Pradeep Pattanayak

The result of the recently concluded urban body elections, which witnessed several heavyweights of all major political parties fail to retain their castles, has already set the discussions in motion on whether it will have any impact on the general elections in two years time. 

In the municipal elections, the BJD, BJP and Congress have secured 73, 16 and seven municipality chairman posts respectively. Independent candidates have won nine seats. In terms of vote percentage, the BJD has bagged 48 percent vote share, followed by the BJP (29 percent) and the Congress (12 percent). 

In case of councillor posts, the vote share percentages of the BJD, BJP and Congress are 50, 27 and 12 percents respectively. 
It indicates that, the BJP has received two percent more votes in chairperson votes than councillor votes. Similarly, BJD’s vote share in councillor votes is two percent more than that of chairperson votes. 

The poll verdict has now spurred the political parties to begin introspection on what worked in their favour and what went wrong. 

The most important factor that has emerged from the urban polls is that most heavyweights miserably failed to retain their bastions.

Speaker Surya Narayan Patro, Minister Dibyashankar Mishra, Tukuni Sahu, Sushant Singh, Naba Das and government’s Deputy Chief Whip Rohit Pujari failed to guard their castles. Similarly, MLAs like Prashant Muduli, Sanjib Mallick, Sudhir Samal and Soumya Ranjan Patnaik also had to face setbacks. 

In Angul, the constituency of Deputy Speaker Rajani Kant Singh, BJD bagged the chairman post but the BJP has the majority in the municipal council. 

Similarly, the BJP has managed to win the Chairman posts to Kodala, Rambha and Chhatrapur municipalities in Ganjam district, which were regarded as the BJD’s strongholds till last elections. 

In the BJP camp, Union Minister Biseshwar Tudu, MP Aparajita Sarangi, Pratap Sarangi, K V Singh Deo, Basant Panda, Prithiviraj Harichandan and Monmahan Samal are the leaders who also had to face jolts in the elections. 

Congress leaders like Narasingha Mishra, Bhakta Das, Suresh Routray and Mohammed Moquim also failed to put up the performance as expected. 

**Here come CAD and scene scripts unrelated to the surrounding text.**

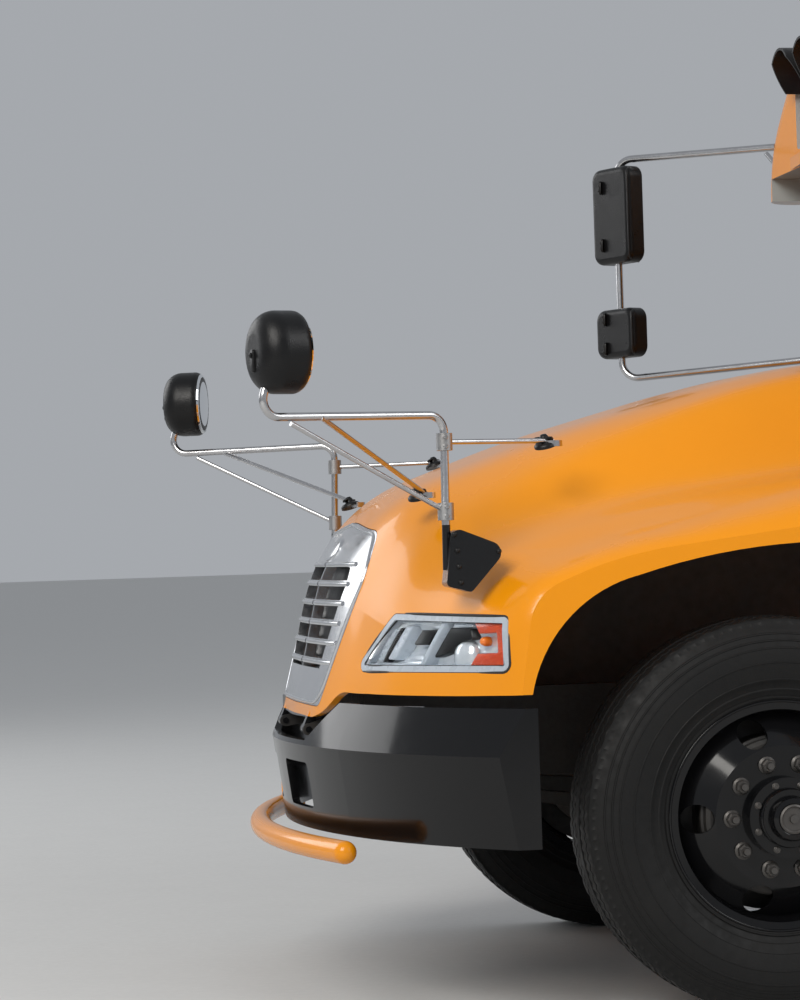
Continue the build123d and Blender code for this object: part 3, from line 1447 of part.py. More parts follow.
muffler_x = front_axle_x - 3300
muffler_y = 620
muffler_z = 740
with BuildPart() as exhaust:
    with BuildSketch(Plane.XZ.offset(-muffler_y)):
        with BuildLine():
            Polyline(
                (muffler_x - 1900, muffler_z), (muffler_x - 1900, muffler_z + 45),
                (muffler_x - 560, muffler_z + 45), (muffler_x - 500, muffler_z + 125),
                (muffler_x + 500, muffler_z + 125), (muffler_x + 560, muffler_z + 45),
                (muffler_x + 1500, muffler_z + 45), (muffler_x + 1500, muffler_z), close=True,
            )
        make_face()
    revolve(axis=Axis((0, muffler_y, muffler_z), (1, 0, 0)))
    for x in (muffler_x - 1200, muffler_x + 300):
        with Locations((x, (rail_half + muffler_y) / 2, muffler_z + 20)):
            Box(60, muffler_y - rail_half, 50)
exhaust.part.label = "exhaust"
export_step(exhaust.part, "parts/exhaust.step")


def tube(points, bend, radius):
    """A round tube bent through these points."""
    corners = [Vector(*point) for point in points]
    with BuildPart() as run:
        with BuildLine() as path:
            if bend:
                FilletPolyline(*corners, radius=bend)
            else:
                Line(*corners)
        with BuildSketch(Plane(origin=corners[0], z_dir=corners[1] - corners[0])):
            Circle(radius)
        sweep(path=path.line)
    return run.part


# Rear-view mirrors: a tube frame on each side, with a tall head and a low head
mirror_tube_r = 12.5
mirror_y = 1500
mirror_frames = [
    # corners in u, y and z from the upper end to the lower one
    [(-712, -1100, 2587), (-250, -mirror_y, 2600), (-250, -mirror_y, 1830), (-806, -1080, 1860)],
    [(-830, 1185, 2505), (-850, mirror_y, 2462), (-850, mirror_y, 1830), (-868, 1190, 1830)],
]
mirror_head_table = [
    # u, y, z, height, turn
    (-250, -mirror_y, 2404, 337, 25), (-250, -mirror_y, 1991, 172, 25),
    (-850, mirror_y, 2245, 310, -25), (-850, mirror_y, 1950, 172, -25),
]
head_wide = 210
head_deep = 70
foot_r = 36
with BuildPart() as mirror_arms:
    for points in mirror_frames:
        add(tube([(front_axle_x + u, y, z) for u, y, z in points], 60, mirror_tube_r))
    add(tube([(front_axle_x - 739, -1300, 2592), (front_axle_x - 808, -1165, 2440)], 0, 8))
    with Locations(
        Location((front_axle_x - 868, 1200 + 6, 1830), (90, 0, 0)),
        Location((front_axle_x - 830, 1200 + 6, 2505), (90, 0, 0)),
    ):
        Cylinder(foot_r, 12)
mirror_arms.part.label = "mirror_arms"

with BuildPart() as mirror_heads:
    for u, y, z, high, turn in mirror_head_table:
        with BuildPart(mode=Mode.PRIVATE) as head:
            Box(head_deep, head_wide, high)
            fillet(head.edges().filter_by(Axis.X), 40)
            fillet(head.faces().sort_by(Axis.X)[-1].edges(), 22)
            fillet(head.faces().sort_by(Axis.X)[0].edges(), 8)
        with Locations(Location((front_axle_x + u, y, z), (0, 0, turn))):
            add(head.part)
mirror_arms.part = mirror_arms.part - mirror_heads.part - cap_outer - cowl_block.part
export_step(mirror_arms.part, "parts/mirror_arms.step")
mirror_heads.part.label = "mirror_heads"
export_step(mirror_heads.part, "parts/mirror_heads.step")

# Crossview mirrors: a shroud on each side of the nose, a post, a rail forward and three braces
post_r = 11
brace_r = 7
shroud_wide = 76
shroud_outline = [
    # u, z of the shroud seen from the side, its face forward
    (846, 1313), (866, 1158), (800, 1140), (698, 1253),
]
crossview_post = [
    # u, y, z up the post, along the rail and up to the head
    (856, 1035, 1200), (848, 1012, 1607), (1371, 1271, 1601), (1318, 1250, 1765),
]
crossview_braces = [
    # from u, y, z to u, y, z
    ((1198, 1193, 1600), (836, 639, 1407)),
    ((852, 1022, 1353), (1280, 1226, 1585)),
    ((850, 1015, 1536), (523, 854, 1538)),
]
head_u = 1314
head_y = 1247
head_z = 1765
head_half_wide = 95
head_half_high = 106
cross_head_deep = 130
with BuildPart() as crossview_arms:
    for side in (-1, 1):
        with BuildSketch(Plane.XZ.offset(-side * 1040)):
            with BuildLine():
                FilletPolyline(
                    [(front_axle_x + u, z) for u, z in shroud_outline], radius=[22, 12, 12, 30],
                    close=True,
                )
            make_face()
        extrude(amount=shroud_wide / 2, both=True)
        points = [(front_axle_x + u, side * y, z) for u, y, z in crossview_post]
        add(tube(points, 45, post_r))
        for start, end in crossview_braces:
            ends = [(front_axle_x + u, side * y, z) for u, y, z in (start, end)]
            add(tube(ends, 0, brace_r))
        for u, y, z in ((836, 639, 1404), (523, 854, 1530)):
            with Locations((front_axle_x + u, side * y, z)):
                Cylinder(26, 16)
        for u, y, z in ((852, 1022, 1353), (849, 1015, 1536)):
            with Locations((front_axle_x + u, side * y, z)):
                Cylinder(20, 40)
crossview_arms.part = crossview_arms.part - nose_outer
with BuildPart() as crossview_heads:
    for side in (-1, 1):
        with BuildPart(mode=Mode.PRIVATE) as shell:
            with BuildSketch(Plane.YZ):
                Ellipse(head_half_wide, head_half_high)
            extrude(amount=cross_head_deep / 2, both=True)
            fillet(shell.faces().sort_by(Axis.X)[-1].edges(), 60)
            fillet(shell.faces().sort_by(Axis.X)[0].edges(), 25)
        with Locations(Location((front_axle_x + head_u, side * head_y, head_z), (0, 0, side * 18))):
            add(shell.part)
crossview_arms.part = crossview_arms.part - crossview_heads.part
crossview_arms.part.label = "crossview_arms"
export_step(crossview_arms.part, "parts/crossview_arms.step")
crossview_heads.part.label = "crossview_heads"
export_step(crossview_heads.part, "parts/crossview_heads.step")

# Crossing gate: a bent tube level under the bumper, on an upright hinge at its right end
gate_z = 455
gate_tube_r = 31.5
gate_hinge = (front_axle_x + 1030, -930)
gate_tip = (front_axle_x + 1120, 830)
gate_top = 800
gate_pin_r = 16
with BuildPart() as gate_base:
    with Locations((gate_hinge[0] - 30, gate_hinge[1], (560 + gate_top) / 2)):
        Box(100, 110, gate_top - 560)
    fillet(gate_base.edges().filter_by(Axis.Z), 14)
    with Locations((gate_hinge[0], gate_hinge[1], 505)):
        Cylinder(gate_pin_r, 130)
gate_base.part = gate_base.part - bumper_outer.part
gate_base.part.label = "gate_base"
export_step(gate_base.part, "parts/gate_base.step")

with BuildPart() as gate_arm:
    with BuildLine() as gate_line:
        ThreePointArc((*gate_hinge, gate_z), (front_axle_x + 1235, -50, gate_z), (*gate_tip, gate_z))
    with BuildSketch(Plane(origin=gate_line.line @ 0, z_dir=gate_line.line % 0)):
        Circle(gate_tube_r)
    sweep(path=gate_line.line)
    with Locations((*gate_tip, gate_z)):
        Sphere(gate_tube_r)
    with Locations((*gate_hinge, gate_z + 20)):
        Cylinder(38, 90)
        Cylinder(gate_pin_r + pin_clear, 200, mode=Mode.SUBTRACT)
gate_arm.part.label = "gate_arm"
export_step(gate_arm.part, "parts/gate_arm.step")

# Stop arm on the left side: a hinge bracket and a folding octagon
stop_x = front_axle_x - 1700
stop_z = 1480
stop_pin_y = body_half + 46
stop_pin_r = 10
stop_flat = 456
stop_thick = 12
stop_arm_z = 110
with BuildPart() as stop_bracket:
    for level in (-1, 1):
        with Locations((stop_x, body_half + 27, stop_z + level * stop_arm_z)):
            Box(60, 54, 16)
        with Locations((stop_x, stop_pin_y, stop_z + level * stop_arm_z)):
            Cylinder(stop_pin_r + 8, 16)
    with Locations((stop_x, body_half + 4, stop_z)):
        Box(70, 8, 2 * stop_arm_z + 60)
stop_bracket.part.label = "stop_bracket"
export_step(stop_bracket.part, "parts/stop_bracket.step")

with BuildPart() as stop_sign:
    with BuildSketch(Plane.XZ.offset(-stop_pin_y)):
        with Locations((stop_x - 45 - stop_flat / 2, stop_z)):
            RegularPolygon(stop_flat / 2, 8, major_radius=False, rotation=22.5)
        with Locations((stop_x - 30, stop_z)):
            Rectangle(60, 120)
    extrude(amount=stop_thick / 2, both=True)
    with Locations((stop_x, stop_pin_y, stop_z)):
        Cylinder(stop_pin_r, 2 * stop_arm_z - 30)
stop_sign.part.label = "stop_sign"
export_step(stop_sign.part, "parts/stop_sign.step")

# Wipers: a spindle, an arm and a blade for each pane, parked low
wiper_y = 520
with BuildPart() as wipers:
    for side in (-1, 1):
        front = cowl_x - glass_set_back
        near = bow_back(cowl_bow_r, wiper_y)
        far = bow_back(cowl_bow_r, wiper_y - 240)
        start = (front - near + 16, side * wiper_y, cowl_top + 30)
        end = (front - far + 8, side * (wiper_y - 240), cowl_top + 62)
        add(tube([start, end], 0, 7))
        with Locations(Location(start, (0, 90, 0))):
            Cylinder(16, 30)
        add(tube([(front - bow_back(cowl_bow_r, 560) + 12, side * 560, cowl_top + 40),
                  (front + 10, side * 30, cowl_top + 62)], 0, 6))
wipers.part.label = "wipers"
export_step(wipers.part, "parts/wipers.step")
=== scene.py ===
from math import copysign, cos, hypot, pi, radians, sin, sqrt, tan

import bmesh
import bpy
import numpy as np
from mathutils import Matrix, Vector
from mathutils.bvhtree import BVHTree


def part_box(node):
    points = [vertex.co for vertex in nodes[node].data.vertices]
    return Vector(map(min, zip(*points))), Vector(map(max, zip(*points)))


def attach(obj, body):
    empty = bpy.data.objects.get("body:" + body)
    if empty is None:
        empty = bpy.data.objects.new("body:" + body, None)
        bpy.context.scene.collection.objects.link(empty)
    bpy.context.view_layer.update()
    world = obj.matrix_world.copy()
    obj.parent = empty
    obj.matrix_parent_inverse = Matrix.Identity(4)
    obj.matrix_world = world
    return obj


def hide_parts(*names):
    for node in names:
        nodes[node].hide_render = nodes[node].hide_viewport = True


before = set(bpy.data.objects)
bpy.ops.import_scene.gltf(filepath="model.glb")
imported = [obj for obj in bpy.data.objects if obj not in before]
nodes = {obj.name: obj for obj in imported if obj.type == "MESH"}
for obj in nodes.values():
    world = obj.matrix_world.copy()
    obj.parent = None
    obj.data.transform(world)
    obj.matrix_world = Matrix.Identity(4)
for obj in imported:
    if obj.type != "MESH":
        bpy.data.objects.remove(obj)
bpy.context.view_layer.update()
scene = bpy.context.scene

# Places are in metres; the sizes that the mesh helpers take are in millimetres
MM = 0.001
AXLE = 4.165  # x of the front axle
REAR = AXLE - 6.4  # x of the rear axle
TAIL = AXLE - 9.62  # x of the rear wall's face
SEAM = AXLE - 0.85  # x of the seam between front cap and roof
WALL = 1.2  # y of the body's side
AXLE_Z = 0.526
BAY = 0.697  # from one side window to the next
BAYS = [AXLE - 1.8 - (i + 0.5) * BAY for i in range(11)]
YELLOW_RGB = (0.82, 0.285, 0.002)
# Grey-brown for upward faces: dust, and a painted sheen of reflected light on the tops
DUST_SHEEN_RGB = (0.42, 0.36, 0.28)
WHITE_RGB = (0.80, 0.81, 0.80)
BLACK_RGB = (0.004, 0.004, 0.0045)
LINING_RGB = (0.42, 0.44, 0.43)
SIDES = (("left", 1), ("right", -1))
moved = Matrix.Translation


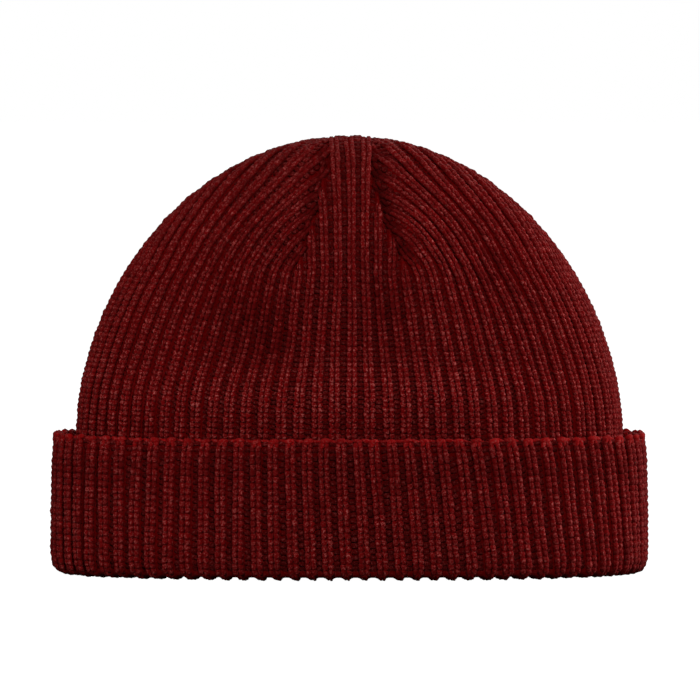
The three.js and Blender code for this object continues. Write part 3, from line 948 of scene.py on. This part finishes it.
# The stage: a floor and surroundings that show white and give little light of their own, with broad
# soft lights: the main one in front from above, weaker ones low on the right and the left, and one
# behind for the back and the top's outline.
floor_mesh = bpy.data.meshes.new("floor")
floor_mesh.from_pydata([(-6, -4, 0), (6, -4, 0), (6, 8, 0), (-6, 8, 0)], [], [(0, 1, 2, 3)])
floor = bpy.data.objects.new("floor", floor_mesh)
bpy.context.scene.collection.objects.link(floor)
floor_paint = bpy.data.materials.new("floor_paint")
floor_paint.use_nodes = True
floor_shader = floor_paint.node_tree.nodes["Principled BSDF"]
floor_shader.inputs["Base Color"].default_value = (0.1, 0.1, 0.1, 1)
floor_shader.inputs["Roughness"].default_value = 0.9
floor_shader.inputs["Emission Color"].default_value = (1, 1, 1, 1)
in_view = node(floor_paint.node_tree, "ShaderNodeLightPath").outputs["Is Camera Ray"]
floor_paint.node_tree.links.new(in_view, floor_shader.inputs["Emission Strength"])
floor_mesh.materials.append(floor_paint)


def soft_light(name, place, size, power):
    """A broad square light that faces the hat."""
    light = bpy.data.objects.new(name, bpy.data.lights.new(name, "AREA"))
    light.data.energy = power
    light.data.size = size
    light.location = place
    light.rotation_euler = (camera_aim - Vector(place)).to_track_quat("-Z", "Y").to_euler()
    bpy.context.scene.collection.objects.link(light)


soft_light("front_light", place=(0.2, -2.2, 1.35), size=0.8, power=28)
soft_light("right_light", place=(1.6, 0.2, 0.45), size=0.5, power=23)
soft_light("left_light", place=(-1.5, -0.8, 0.3), size=0.6, power=7.5)
soft_light("back_light", place=(0.6, 2.3, 1.3), size=1.0, power=20)

world = bpy.data.worlds.new("surroundings")
bpy.context.scene.world = world
world.use_nodes = True
tree = world.node_tree
seen = node(tree, "ShaderNodeBackground", Color=(1, 1, 1, 1), Strength=1.0)
glow = node(tree, "ShaderNodeBackground", Color=(1, 1, 1, 1), Strength=0.18)
which = node(tree, "ShaderNodeLightPath").outputs["Is Camera Ray"]
surroundings = node(tree, "ShaderNodeMixShader", _0=which, _1=glow.outputs[0], _2=seen.outputs[0])
tree.links.new(surroundings.outputs[0], tree.nodes["World Output"].inputs["Surface"])
bpy.context.scene.view_settings.view_transform = "Standard"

The poll post-mortem meanwhile has triggered mudslinging between the leaders of all parties. 

“BJD won the elections because it misused government employees to distribute money and ask voters to cast their franchise for the ruling party. Musclemen too were employed to intimidate voters,” alleged senior Congress leader Narasingha Mishra.

Prithiviraj Harichandan had something similar to share. “All of us know how the government used money power and the machinery to garner votes. Violence incidents in line of West Bengal were reported. But the result trends show that BJD's days are numbered,” Harichandan said. 

BJD MLA Prashant Muduli however said, “If the pattern of votes is taken into consideration, it is clear that people across the State are in favour of the BJD. Our party’s performance was not up to the mark in some areas due to some reasons including over confidence and management issues.”

However, political analysts opine that in case of urban polls, voters have developed a discontent against the local elected people’s representatives. 

“People are not happy with the leaders due to long list of unresolved local issues mostly due to inaction of the people's representatives and administrative apathy. This reflects in elections,” said senior journalist K Ravi. 

It is widely being discussed that the results of Panchayat and Urban elections will go a long way in shaping the political career of many, particularly in the BJD as a cabinet reshuffle is expected ahead. 

However, it remains to be seen as to how the present political scenario unfolds to make way for the 2024 general elections.